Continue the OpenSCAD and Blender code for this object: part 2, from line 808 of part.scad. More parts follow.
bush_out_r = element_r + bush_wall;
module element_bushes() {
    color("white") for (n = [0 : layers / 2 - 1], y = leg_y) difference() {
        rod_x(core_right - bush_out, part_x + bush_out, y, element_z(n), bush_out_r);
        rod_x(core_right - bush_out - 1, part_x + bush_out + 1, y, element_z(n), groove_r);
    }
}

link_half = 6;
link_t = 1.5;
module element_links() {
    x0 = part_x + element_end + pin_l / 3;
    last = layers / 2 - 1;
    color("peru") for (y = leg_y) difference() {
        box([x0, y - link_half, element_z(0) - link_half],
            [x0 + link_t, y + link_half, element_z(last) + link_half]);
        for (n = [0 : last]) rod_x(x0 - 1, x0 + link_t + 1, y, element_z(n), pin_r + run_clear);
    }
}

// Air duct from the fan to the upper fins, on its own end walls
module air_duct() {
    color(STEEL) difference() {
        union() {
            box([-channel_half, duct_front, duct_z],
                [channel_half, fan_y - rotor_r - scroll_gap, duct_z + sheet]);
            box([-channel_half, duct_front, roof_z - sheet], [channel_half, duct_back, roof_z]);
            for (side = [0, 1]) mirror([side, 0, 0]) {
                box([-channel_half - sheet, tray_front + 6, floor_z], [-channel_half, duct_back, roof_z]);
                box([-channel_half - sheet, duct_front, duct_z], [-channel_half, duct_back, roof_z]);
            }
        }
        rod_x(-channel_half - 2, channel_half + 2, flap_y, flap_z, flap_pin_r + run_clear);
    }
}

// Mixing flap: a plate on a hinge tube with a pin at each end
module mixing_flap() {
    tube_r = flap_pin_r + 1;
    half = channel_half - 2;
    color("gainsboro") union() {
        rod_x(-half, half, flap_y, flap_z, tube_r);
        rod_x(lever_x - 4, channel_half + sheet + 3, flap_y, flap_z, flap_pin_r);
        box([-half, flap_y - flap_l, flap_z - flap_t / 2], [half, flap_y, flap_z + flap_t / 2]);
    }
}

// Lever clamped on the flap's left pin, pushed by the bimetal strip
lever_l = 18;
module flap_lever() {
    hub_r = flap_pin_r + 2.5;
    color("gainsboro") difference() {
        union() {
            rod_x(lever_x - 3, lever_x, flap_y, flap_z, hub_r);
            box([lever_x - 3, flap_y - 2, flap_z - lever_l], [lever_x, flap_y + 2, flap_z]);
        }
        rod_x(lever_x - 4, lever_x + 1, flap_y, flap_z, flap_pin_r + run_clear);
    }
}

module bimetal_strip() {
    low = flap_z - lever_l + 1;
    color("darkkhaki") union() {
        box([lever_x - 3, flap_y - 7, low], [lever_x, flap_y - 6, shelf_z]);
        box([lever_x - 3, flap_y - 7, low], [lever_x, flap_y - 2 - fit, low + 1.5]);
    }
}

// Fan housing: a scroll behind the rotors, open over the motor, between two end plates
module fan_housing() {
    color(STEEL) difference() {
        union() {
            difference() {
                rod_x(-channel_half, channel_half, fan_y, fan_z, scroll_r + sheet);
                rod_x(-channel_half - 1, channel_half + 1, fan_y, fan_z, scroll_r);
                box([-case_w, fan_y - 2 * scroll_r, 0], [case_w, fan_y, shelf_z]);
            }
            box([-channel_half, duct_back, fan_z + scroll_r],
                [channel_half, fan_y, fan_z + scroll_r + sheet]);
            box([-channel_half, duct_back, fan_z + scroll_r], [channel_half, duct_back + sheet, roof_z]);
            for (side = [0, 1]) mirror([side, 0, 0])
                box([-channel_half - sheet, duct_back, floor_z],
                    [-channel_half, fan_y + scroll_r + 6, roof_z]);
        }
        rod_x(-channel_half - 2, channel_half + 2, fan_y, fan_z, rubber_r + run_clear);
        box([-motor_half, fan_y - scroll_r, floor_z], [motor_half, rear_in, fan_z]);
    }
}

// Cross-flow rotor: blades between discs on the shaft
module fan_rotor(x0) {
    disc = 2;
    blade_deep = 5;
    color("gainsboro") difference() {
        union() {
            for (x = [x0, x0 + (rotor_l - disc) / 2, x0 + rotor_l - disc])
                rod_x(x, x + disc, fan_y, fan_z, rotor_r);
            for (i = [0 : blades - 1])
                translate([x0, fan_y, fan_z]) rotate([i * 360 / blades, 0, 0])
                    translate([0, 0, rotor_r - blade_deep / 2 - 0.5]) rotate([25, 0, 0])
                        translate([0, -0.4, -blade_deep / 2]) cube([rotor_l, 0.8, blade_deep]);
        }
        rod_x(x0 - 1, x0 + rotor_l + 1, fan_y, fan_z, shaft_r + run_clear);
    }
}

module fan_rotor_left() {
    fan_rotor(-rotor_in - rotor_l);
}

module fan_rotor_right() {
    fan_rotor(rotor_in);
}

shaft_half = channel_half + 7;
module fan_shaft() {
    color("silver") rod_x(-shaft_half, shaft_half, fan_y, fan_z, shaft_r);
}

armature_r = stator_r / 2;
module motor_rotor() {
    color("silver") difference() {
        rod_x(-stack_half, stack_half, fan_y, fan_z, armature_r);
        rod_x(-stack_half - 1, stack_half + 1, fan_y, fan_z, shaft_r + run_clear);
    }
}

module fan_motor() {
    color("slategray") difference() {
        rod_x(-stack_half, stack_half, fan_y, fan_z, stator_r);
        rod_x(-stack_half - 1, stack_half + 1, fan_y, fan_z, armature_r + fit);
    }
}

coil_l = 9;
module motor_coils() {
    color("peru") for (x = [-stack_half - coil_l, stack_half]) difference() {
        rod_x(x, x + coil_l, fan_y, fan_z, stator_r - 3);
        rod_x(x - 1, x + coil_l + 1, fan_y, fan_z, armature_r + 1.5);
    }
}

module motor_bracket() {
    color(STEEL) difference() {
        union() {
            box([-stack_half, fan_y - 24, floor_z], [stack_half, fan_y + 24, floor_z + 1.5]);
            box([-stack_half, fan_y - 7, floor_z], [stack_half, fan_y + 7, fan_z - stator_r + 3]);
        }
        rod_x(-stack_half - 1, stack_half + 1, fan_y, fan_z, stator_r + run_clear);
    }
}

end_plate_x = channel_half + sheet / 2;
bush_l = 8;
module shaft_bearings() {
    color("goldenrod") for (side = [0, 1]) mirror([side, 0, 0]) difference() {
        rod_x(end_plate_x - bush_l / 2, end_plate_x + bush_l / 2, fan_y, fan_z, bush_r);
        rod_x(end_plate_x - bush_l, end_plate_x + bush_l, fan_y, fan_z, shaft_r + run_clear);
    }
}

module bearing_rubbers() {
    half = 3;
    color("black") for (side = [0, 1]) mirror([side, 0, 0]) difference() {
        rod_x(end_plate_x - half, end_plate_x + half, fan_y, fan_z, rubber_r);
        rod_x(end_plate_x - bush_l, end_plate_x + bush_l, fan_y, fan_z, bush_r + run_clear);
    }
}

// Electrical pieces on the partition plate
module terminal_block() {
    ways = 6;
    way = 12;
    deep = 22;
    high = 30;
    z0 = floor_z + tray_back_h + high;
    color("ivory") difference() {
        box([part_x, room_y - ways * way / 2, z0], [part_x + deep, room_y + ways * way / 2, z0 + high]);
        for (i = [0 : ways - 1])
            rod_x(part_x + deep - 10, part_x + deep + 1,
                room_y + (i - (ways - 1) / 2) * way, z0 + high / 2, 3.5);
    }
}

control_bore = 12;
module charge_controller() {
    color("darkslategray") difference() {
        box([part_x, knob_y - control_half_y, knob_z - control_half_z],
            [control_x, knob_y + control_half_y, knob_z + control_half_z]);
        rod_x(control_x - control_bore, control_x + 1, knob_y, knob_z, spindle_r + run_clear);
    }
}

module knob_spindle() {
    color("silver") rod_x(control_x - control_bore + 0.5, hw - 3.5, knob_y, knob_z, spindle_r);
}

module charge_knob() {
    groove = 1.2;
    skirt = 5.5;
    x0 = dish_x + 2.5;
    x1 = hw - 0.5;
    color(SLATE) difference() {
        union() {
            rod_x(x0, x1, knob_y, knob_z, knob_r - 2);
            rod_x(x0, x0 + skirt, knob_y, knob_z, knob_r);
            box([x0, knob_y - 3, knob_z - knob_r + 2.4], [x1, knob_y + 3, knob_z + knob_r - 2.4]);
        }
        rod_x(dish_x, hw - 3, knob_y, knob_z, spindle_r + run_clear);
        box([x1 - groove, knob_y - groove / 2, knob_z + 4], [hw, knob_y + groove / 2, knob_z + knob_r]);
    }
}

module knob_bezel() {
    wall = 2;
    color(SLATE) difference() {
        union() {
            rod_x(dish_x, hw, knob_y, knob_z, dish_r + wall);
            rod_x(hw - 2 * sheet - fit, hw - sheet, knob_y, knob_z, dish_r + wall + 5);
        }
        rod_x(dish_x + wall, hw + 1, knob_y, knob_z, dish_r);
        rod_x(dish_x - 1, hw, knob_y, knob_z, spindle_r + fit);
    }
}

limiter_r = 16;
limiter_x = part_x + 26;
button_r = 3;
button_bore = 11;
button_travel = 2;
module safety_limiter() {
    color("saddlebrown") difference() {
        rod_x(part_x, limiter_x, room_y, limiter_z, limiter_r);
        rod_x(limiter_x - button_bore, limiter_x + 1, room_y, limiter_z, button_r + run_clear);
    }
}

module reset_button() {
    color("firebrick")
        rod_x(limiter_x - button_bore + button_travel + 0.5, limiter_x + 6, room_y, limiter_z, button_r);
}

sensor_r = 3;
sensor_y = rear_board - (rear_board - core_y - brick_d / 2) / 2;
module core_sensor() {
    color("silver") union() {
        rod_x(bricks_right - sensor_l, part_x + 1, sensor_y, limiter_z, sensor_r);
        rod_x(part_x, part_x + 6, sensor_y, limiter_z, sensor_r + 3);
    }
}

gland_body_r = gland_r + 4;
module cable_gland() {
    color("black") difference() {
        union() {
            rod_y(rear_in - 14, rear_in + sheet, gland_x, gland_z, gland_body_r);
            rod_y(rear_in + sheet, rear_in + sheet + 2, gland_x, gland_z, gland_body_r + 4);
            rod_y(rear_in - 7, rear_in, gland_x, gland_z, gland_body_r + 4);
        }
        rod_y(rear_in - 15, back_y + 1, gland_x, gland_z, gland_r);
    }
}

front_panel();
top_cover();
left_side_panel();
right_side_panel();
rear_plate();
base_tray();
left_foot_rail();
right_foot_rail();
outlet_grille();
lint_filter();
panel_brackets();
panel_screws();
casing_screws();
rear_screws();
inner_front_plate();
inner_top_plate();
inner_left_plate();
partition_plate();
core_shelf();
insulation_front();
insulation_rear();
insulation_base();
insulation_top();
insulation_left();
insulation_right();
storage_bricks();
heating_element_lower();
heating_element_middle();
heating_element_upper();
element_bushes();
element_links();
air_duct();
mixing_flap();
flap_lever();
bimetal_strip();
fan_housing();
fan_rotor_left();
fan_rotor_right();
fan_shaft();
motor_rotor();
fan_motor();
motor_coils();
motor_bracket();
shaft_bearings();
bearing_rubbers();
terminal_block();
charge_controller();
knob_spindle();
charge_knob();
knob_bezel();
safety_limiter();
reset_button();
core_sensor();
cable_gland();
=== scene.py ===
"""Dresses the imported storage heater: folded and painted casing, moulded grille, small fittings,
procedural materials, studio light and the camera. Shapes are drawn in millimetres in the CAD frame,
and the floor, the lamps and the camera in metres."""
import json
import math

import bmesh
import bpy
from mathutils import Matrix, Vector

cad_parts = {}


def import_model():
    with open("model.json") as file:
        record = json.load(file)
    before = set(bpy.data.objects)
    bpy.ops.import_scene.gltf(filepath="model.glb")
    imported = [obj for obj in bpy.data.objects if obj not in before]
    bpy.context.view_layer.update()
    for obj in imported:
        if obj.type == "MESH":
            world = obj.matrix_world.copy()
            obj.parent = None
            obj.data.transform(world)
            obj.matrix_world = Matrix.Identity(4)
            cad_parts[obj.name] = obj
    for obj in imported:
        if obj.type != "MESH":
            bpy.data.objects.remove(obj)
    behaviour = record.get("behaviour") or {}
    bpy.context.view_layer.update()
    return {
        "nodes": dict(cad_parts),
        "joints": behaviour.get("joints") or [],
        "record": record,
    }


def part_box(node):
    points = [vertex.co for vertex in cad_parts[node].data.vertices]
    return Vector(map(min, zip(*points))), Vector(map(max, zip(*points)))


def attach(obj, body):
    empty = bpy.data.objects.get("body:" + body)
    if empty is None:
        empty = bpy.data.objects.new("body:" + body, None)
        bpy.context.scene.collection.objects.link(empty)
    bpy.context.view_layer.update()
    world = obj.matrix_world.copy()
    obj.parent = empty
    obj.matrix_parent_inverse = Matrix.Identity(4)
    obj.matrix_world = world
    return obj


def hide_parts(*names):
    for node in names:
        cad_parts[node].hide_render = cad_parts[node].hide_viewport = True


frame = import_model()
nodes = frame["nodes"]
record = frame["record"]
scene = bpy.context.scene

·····

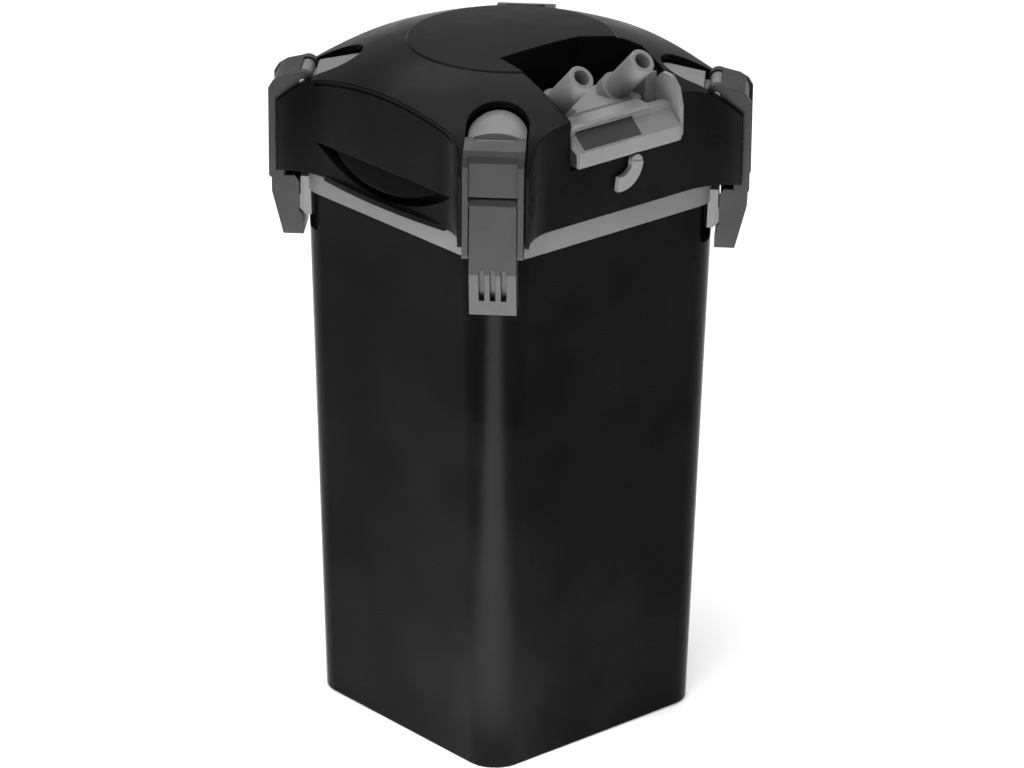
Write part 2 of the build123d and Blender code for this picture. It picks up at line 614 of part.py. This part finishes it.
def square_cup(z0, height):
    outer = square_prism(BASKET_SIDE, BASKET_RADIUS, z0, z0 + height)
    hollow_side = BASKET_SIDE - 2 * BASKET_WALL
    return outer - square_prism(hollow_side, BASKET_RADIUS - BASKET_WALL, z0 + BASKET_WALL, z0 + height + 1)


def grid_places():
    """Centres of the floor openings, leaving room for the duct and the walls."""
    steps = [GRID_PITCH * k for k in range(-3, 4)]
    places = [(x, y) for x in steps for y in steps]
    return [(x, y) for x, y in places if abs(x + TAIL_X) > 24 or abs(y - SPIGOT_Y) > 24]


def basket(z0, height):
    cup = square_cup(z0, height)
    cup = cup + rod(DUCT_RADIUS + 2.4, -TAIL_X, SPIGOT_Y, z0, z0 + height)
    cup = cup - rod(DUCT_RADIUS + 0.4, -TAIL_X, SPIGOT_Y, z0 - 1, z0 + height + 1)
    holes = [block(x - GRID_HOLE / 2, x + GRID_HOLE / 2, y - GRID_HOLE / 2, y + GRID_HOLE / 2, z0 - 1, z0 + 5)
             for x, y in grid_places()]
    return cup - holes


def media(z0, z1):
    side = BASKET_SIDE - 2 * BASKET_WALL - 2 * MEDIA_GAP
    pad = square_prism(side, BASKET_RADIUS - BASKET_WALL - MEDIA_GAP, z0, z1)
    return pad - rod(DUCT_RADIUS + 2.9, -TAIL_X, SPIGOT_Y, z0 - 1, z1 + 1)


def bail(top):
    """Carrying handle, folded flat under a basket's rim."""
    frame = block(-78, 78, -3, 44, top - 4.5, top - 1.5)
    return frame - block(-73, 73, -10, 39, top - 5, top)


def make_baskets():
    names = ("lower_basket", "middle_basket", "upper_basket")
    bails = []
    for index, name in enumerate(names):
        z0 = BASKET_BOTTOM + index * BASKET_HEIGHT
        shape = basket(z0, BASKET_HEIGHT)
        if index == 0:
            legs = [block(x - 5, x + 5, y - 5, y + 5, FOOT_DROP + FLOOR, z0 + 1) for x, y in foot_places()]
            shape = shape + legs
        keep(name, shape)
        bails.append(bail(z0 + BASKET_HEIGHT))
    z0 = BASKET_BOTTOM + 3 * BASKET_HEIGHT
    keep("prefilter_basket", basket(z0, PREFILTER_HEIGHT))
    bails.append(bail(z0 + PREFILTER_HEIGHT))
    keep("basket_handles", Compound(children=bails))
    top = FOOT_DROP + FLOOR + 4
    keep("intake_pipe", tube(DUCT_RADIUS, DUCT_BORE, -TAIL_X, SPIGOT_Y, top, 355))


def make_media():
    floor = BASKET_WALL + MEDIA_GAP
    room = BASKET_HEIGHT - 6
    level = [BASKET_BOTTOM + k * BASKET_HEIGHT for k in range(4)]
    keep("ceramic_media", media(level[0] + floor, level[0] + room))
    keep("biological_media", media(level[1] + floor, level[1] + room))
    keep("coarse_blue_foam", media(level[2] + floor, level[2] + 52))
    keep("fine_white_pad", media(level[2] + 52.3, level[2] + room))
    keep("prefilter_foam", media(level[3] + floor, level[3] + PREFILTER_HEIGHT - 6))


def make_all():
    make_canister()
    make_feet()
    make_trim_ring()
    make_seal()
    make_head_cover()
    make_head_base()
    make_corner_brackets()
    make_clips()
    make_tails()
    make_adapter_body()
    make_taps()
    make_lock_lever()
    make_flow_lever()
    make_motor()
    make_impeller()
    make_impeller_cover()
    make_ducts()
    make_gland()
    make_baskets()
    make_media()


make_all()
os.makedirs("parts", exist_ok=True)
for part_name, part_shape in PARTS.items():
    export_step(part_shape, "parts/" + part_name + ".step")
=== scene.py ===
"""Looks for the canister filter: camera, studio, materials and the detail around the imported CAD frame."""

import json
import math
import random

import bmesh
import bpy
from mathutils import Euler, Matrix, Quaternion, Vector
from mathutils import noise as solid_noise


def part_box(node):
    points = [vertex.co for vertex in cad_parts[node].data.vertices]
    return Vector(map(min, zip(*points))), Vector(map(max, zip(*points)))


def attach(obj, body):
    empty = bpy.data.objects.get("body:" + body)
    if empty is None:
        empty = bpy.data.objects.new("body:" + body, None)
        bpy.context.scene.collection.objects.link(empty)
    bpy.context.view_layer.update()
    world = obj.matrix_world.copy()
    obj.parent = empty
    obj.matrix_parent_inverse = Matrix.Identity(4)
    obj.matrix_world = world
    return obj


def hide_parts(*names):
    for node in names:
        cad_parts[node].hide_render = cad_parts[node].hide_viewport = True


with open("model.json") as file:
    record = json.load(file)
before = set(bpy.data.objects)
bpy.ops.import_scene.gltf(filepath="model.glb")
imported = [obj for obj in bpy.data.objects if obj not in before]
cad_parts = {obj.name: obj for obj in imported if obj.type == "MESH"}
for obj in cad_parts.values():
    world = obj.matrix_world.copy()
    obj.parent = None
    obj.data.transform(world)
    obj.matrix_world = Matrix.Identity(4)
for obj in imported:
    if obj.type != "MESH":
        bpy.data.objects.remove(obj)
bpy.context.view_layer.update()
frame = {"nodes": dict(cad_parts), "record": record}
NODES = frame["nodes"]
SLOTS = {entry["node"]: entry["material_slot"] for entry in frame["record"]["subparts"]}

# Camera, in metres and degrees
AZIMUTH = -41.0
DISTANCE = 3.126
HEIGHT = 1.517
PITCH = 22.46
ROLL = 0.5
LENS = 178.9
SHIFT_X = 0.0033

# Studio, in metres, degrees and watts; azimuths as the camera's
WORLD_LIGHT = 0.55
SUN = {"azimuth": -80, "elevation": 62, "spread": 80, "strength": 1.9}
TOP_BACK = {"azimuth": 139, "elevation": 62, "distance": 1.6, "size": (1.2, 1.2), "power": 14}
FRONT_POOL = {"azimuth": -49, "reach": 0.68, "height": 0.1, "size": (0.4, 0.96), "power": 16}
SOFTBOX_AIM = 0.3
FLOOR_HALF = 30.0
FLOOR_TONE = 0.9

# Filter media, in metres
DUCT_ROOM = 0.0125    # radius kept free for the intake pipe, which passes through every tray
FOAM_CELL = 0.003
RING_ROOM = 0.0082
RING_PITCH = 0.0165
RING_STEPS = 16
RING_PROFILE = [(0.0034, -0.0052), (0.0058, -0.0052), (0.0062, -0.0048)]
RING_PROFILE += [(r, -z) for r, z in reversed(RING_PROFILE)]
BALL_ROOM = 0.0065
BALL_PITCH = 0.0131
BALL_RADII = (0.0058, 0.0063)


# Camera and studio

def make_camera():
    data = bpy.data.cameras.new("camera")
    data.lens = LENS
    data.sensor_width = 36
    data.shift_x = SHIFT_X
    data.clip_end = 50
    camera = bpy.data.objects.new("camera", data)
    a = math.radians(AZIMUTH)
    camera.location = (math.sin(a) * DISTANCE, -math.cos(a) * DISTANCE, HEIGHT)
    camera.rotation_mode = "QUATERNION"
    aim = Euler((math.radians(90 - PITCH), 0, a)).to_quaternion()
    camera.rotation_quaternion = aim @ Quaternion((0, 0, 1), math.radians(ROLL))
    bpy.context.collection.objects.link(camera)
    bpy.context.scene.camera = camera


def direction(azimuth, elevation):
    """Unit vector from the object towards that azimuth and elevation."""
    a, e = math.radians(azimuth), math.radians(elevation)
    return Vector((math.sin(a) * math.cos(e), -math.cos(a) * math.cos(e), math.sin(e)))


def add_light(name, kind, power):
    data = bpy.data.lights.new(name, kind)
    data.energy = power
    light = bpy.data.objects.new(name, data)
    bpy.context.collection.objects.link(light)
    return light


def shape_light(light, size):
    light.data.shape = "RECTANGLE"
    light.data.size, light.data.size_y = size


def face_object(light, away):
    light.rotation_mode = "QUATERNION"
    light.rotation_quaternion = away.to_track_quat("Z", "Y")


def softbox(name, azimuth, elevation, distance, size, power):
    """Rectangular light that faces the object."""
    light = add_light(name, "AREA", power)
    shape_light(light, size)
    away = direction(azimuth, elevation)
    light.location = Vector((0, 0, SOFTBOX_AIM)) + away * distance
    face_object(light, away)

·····

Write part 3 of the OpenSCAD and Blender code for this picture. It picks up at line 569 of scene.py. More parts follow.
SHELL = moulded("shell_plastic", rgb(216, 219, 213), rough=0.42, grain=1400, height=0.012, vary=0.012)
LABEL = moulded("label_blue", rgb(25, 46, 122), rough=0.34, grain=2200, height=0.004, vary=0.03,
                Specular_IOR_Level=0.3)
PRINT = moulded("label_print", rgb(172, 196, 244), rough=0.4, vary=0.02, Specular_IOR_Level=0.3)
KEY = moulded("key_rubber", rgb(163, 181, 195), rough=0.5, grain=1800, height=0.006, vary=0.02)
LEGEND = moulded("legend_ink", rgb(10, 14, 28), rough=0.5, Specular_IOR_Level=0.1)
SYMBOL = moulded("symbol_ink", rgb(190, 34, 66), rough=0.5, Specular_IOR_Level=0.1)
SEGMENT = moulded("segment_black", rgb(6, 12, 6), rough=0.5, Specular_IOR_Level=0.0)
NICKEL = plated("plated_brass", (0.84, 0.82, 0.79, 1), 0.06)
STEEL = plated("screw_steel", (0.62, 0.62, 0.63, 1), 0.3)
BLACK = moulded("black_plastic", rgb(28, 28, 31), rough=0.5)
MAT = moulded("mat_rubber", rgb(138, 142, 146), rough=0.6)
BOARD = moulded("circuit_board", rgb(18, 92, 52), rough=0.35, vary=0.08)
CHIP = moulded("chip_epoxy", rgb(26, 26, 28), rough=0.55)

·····

## What you have to do
The lines to extract from the data above begin with the line containing "Write part 2" and end with the line containing "return outer - square_prism(hollow_side, BASKET_RADIUS". Extract them exactly, including both.

## Completed task
Write part 2 of the build123d and Blender code for this picture. It picks up at line 614 of part.py. This part finishes it.
def square_cup(z0, height):
    outer = square_prism(BASKET_SIDE, BASKET_RADIUS, z0, z0 + height)
    hollow_side = BASKET_SIDE - 2 * BASKET_WALL
    return outer - square_prism(hollow_side, BASKET_RADIUS - BASKET_WALL, z0 + BASKET_WALL, z0 + height + 1)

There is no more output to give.